Hi Simon,
Thank you so much for the help on this! That solved my problem with the data length. So subtle these syntax errors! I'm a LabVIEW guy trying to hack at text based code.
I had to solve one last problem that was really boggling me to get the protocol finally working. I had to insert a minimum 76us delay at the end of the loop before looping back around and executing the break again. I determined the value 76us empirically; 75us will not work. Looking at the TX line on a scope, I noticed without the 76us delay, there is an extra start bit and one data bit after the expected stream of data. The 76us is a constant value necessary regardless of the size of the data (SLOTS, number of for loop iterations in my case).

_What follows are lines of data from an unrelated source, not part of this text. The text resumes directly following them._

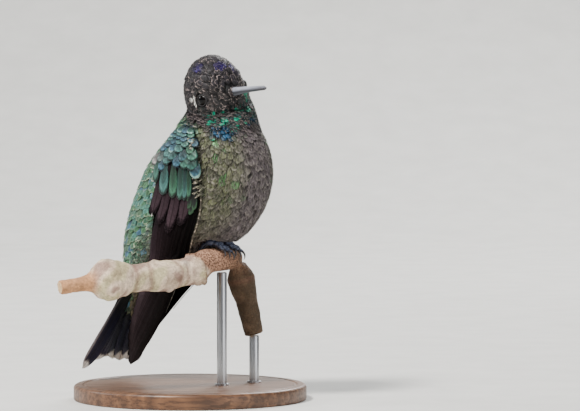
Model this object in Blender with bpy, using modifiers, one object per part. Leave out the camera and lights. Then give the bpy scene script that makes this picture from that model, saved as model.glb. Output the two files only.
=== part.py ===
"""A life-size hummingbird gripping a cut length of branch, on a plain display stand.

The world frame is in metres with +Z up, and the base's underside is centred on the origin. The tables
below are in millimetres. The bird is laid out in its own axes (forward, left, up), measured from the
grip point, which is the point of the branch's axis between its feet. bird_to_world() places it.
"""

import math

import bmesh
import bpy
import numpy as np
from mathutils.bvhtree import BVHTree

MM = 0.001
GAP = 0.3  # between pieces that touch in life
COLLECTION = "hummingbird"
WELD = 1e-6  # metres
SHARP_ANGLE = math.radians(40)  # edges sharper than this stay crisp in the shading
BALL_SEGMENTS = (14, 8)  # round and from pole to pole

# Layout
GRIP_POINT = np.array((9.5, -4.0, 42.7))  # in world axes
BODY_YAW = math.radians(-40)  # the bird's forward direction, from +X
HEAD_YAW = math.radians(-26.5)  # the head's own turn to the bird's right
HEAD_ROLL = math.radians(20)  # right side of the head down
HEAD_PITCH = math.radians(-5.1)  # bill up
HEAD_CENTRE = np.array((-3.2, 0.0, 51.8))

# Sections of the body from the tail coverts to the bill. Each has its point on the back and on the
# belly as (forward, up), then its half width. From the nape on they are measured from HEAD_CENTRE.
BODY_SECTIONS = {
    "coverts_end": ((-36.4, -9.0), (-31.0, -14.0), 4.6),
    "tail_root": ((-35.8, -0.5), (-25.0, -8.0), 7.6),
    "rump": ((-34.5, 7.0), (-15.0, -2.2), 10.6),
    "lower_belly": ((-32.4, 14.0), (-4.0, 1.6), 12.4),
    "belly": ((-29.4, 21.0), (6.4, 7.0), 13.4),
    "flank": ((-25.6, 27.6), (13.2, 15.0), 13.9),
    "breast": ((-20.6, 33.0), (15.8, 23.6), 13.8),
    "upper_breast": ((-15.9, 37.4), (14.7, 32.0), 12.5),
    "neck_base": ((-13.4, 41.2), (11.3, 38.8), 10.6),
    "neck": ((-13.2, 45.2), (8.7, 42.6), 9.3),
}
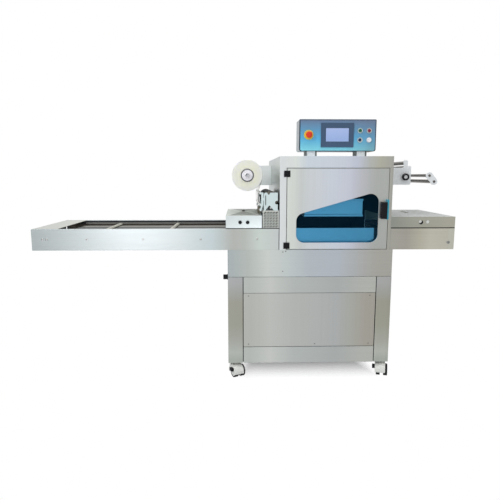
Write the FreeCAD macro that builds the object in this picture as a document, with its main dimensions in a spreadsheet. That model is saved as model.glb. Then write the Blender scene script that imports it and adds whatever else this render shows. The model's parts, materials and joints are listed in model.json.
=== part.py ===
import FreeCAD, Part
import math
import os
import re

doc = FreeCAD.newDocument("TraySealer")

# Driving dimensions in millimetres
SIZES = {
    # Overall
    "infeed_reach": 1193,
    "base_length": 1027,
    "outfeed_length": 398,
    "cabinet_depth": 1060,
    "caster_height": 100,
    "sheet": 3,
    # Base cabinet and bed
    "frame_height": 560,
    "bed_height": 172,
    "post_width": 93,
    "frame_depth": 20,
    "upper_rail": 102,
    "lower_rail": 105,
    "panel_recess": 3,
    "seam": 2,
    "post_seam": 4,
    "corner_radius": 6,
    "switch_size": 30,
    "switch_inset": 45,
    # Upper cabinet
    "cabinet_setback": 319,
    "cabinet_width": 690,
    "cabinet_height": 570,
    "cabinet_wall": 4,
    "stile_depth": 30,
    "left_stile": 41,
    "right_stile": 21,
    "header_height": 70,
    # Door
    "door_gap": 5,
    "door_thickness": 20,
    "window_left": 57,
    "window_right": 56,
    "window_sill": 39,
    "window_low_side": 171,
    "window_high_side": 316,
    "window_corner": 50,
    "window_rebate": 10,
    "window_frame": 24,
    "door_skin": 3,
    "door_rim": 22,
    "pane_thickness": 5,
    "hinge_size": 38,
    "hinge_high_inset": 12,
    "hinge_low_inset": 2,
    "hinge_axis_reach": 8,
    "knuckle_radius": 5,
    "handle_width": 36,
    "handle_length": 101,
    "handle_reach": 35,
    "handle_rise": 188,
    "handle_corner": 7,
    "grip_radius": 11,
    "strip_width": 10,
    "strip_length": 120,
    # Conveyor
    "conveyor_width": 620,
    "panel_height": 131,
    "flange": 25,
    "end_cap": 150,
    "chain_inset": 46,
    "chain_width": 12,
    "chain_height": 10,
    "pitch_radius": 38,
    "chain_drop": 32,
    "track_end": 12,
    "track_width": 64,
    "ledge_height": 21,
    "tail_inset": 75,
    "head_inset": 3,
    "flight_pitch": 413,
    "first_flight": 332,
    "flight_width": 26,
    "flight_crest": 14,
    "flight_height": 9,
    "bed_drop": 33,
    "bed_clearance": 12,
    "member_height": 30,
    "member_width": 40,
    "shaft_radius": 12,
    # Tunnel guards
    "guard_start": 10,
    "guard_length": 221,
    "guard_height": 80,
    "lid_rise": 6,
    "plug_radius": 11,
    "plug_spacing": 46,
    "vent_gap": 5,
    "vent_length": 99,
    "vent_height": 109,
    "vent_margin": 5,
    "slot_width": 7,
    "slot_length": 18,
    "slot_columns": 5,
    "slot_rows": 6,
    "slot_slope": 43,
    # Film feed
    "feed_width": 85,
    "feed_height": 108,
    "feed_plate": 12,
    "feed_inset": 8,
    "rear_inset": 20,
    "gear_width": 12,
    "gear_teeth": 40,
    "pinion_teeth": 10,
    "drive_radius": 45,
    "nip_radius": 10,
    "nip_lift": 14.5,
    "journal_radius": 6,
    "tooth_share": 0.44,
    "bearing_width": 32,
    "bearing_depth": 10,
    "guide_radius": 8,
    "guide_gap": 12,
    "guide_spread": 70,
    "lug_reach": 10.5,
    "lug_radius": 5,
    "bar_width": 13,
    "web_height": 18,
    "web_thickness": 1,
    "rail_radius": 6,
    "rail_drop": 34,
    "clamp_size": 26,
    # Film reel
    "reel_offset": 195,
    "reel_drop": 114.5,
    "reel_radius": 97,
    "reel_start": 130,
    "film_width": 420,
    "core_radius": 40,
    "core_wall": 6,
    "reel_shaft_radius": 15,
    "support_setback": 780,
    "support_height": 147,
    "support_thickness": 10,
    "support_overhang": 45,
    "support_corner": 30,
    "boss_radius": 28,
    "boss_depth": 14,
    # Sealing station
    "head_length": 376,
    "head_depth": 420,
    "head_height": 112,
    "head_gap": 66,
    "head_waist": 3,
    "head_flange": 13,
    "head_shift": 6,
    "carrier_height": 60,
    "column_radius": 15,
    "column_inset": 50,
    "tool_height": 80,
    "tool_plate": 30,
    "tool_waist": 40,
    "inner_panel_length": 583,
    # Rewinder
    "rewind_setback": 200,
    "rewind_plate": 8,
    "rewind_reach": 179,
    "rewind_drop": 55,
    "rewind_height": 120,
    "rewind_depth": 580,
    "shoulder_drop": 11,
    "plate_fillet": 8,
    "ear_left": 127,
    "ear_right": 156,
    "ear_height": 38,
    "spindle_inset": 39,
    "spindle_rise": 50,
    "spindle_radius": 14,
    "ring_radius": 22,
    "ring_depth": 20,
    "roller_large": 12,
    "roller_small": 6,
    "link_reach": 293,
    "link_rise": 59,
    "link_step": 32,
    "link_drop": 38,
    "link_radius": 22,
    "tension_large": 12,
    "tension_small": 10,
    # Outfeed
    "hood_height": 66,
    "hood_seam": 6,
    "hood_hole_radius": 11,
    "sensor_reach": 182,
    "sensor_pitch": 45,
    "sensor_radius": 8.5,
    "sensor_length": 46,
    "sensor_nut": 26,
    "grip_slot_reach": 213,
    "grip_slot_setback": 324,
    "grip_slot_length": 147,
    "grip_slot_width": 22,
    # Control box
    "control_setback": 120,
    "control_width": 482,
    "control_height": 198,
    "control_depth": 145,
    "control_offset": 128,
    "control_lift": 31,
    "box_corner": 18,
    "box_top_corner": 6,
    "face_rim": 4,
    "face_thickness": 3,
    "foot_reach": 52,
    "foot_reach_right": 77,
    "foot_width": 46,
    "foot_depth": 110,
    "foot_flange": 12,
    "foot_inset": 24,
    "screen_reach": 135,
    "screen_rise": 28,
    "screen_width": 204,
    "screen_height": 148,
    "bezel_border": 27,
    "stop_reach": 59,
    "stop_radius": 20,
    "stop_ring": 30,
    "button_radius": 15,
    "button_pitch": 57,
    "button_reach": 46,
    "button_rise": 72,
    # Casters
    "wheel_radius": 38,
    "wheel_width": 24,
    "wheel_spacing": 46,
    "caster_inset": 50,
    "caster_inset_right": 24,
    "caster_trail": 22,
    "caster_yaw_left": -63,
    "caster_yaw_right": -105,
    "swivel_plate": 60,
    "swivel_thickness": 4,
    "neck_width": 26,
    "web_width": 10,
    "fender": 3,
    "fender_drop": 8,
    "hood_end": 21,
    "lever_reach": 18,
    "lever_offset": 16,
    "lever_width": 30,
    "lever_height": 20,
    "lever_rise": 13,
    "wheel_clearance": 5,
    "axle_radius": 6,
    # Clearances
    "running_gap": 0.3,
    "turning_gap": 0.05,
}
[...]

Here's my code:
// BREAK
LPC_UART3->LCR |= 0x40;
wait_us(time_BREAK);
// MARK AFTER BREAK
LPC_UART3->LCR &= ~(0x40);
wait_us(time_MAB);
//TRIGGER
trigger = 1;
wait_us(40);
trigger = 0;
dmx.putc(0x00); // DMX[0] must be 0x00 or 0xFF
for (int n=0; n < SLOTS; n++) { // repeat writing the DMX UART for the number of slots
while (!dmx.writeable()) {}
dmx.putc(0x55);
}
// WAIT BEFORE LOOPING BACK TO BREAK
wait_us(76);
I'd be interested to hear from you if you have any idea about the reason for this behavior. Without knowing the system design, my conjecture is that perhaps the microprocessor takes around 76us to execute the UART data transfer and that the data is being transmitted from some buffer independently of the microprocessor. This is very curious...
Thanks again! Now that I have this UART communication working, it should be downhill (hopefully).
-Philip
Does someone know how to send a break character over UART1? I have to reset a device that requires a break character to be sent to enter reset mode.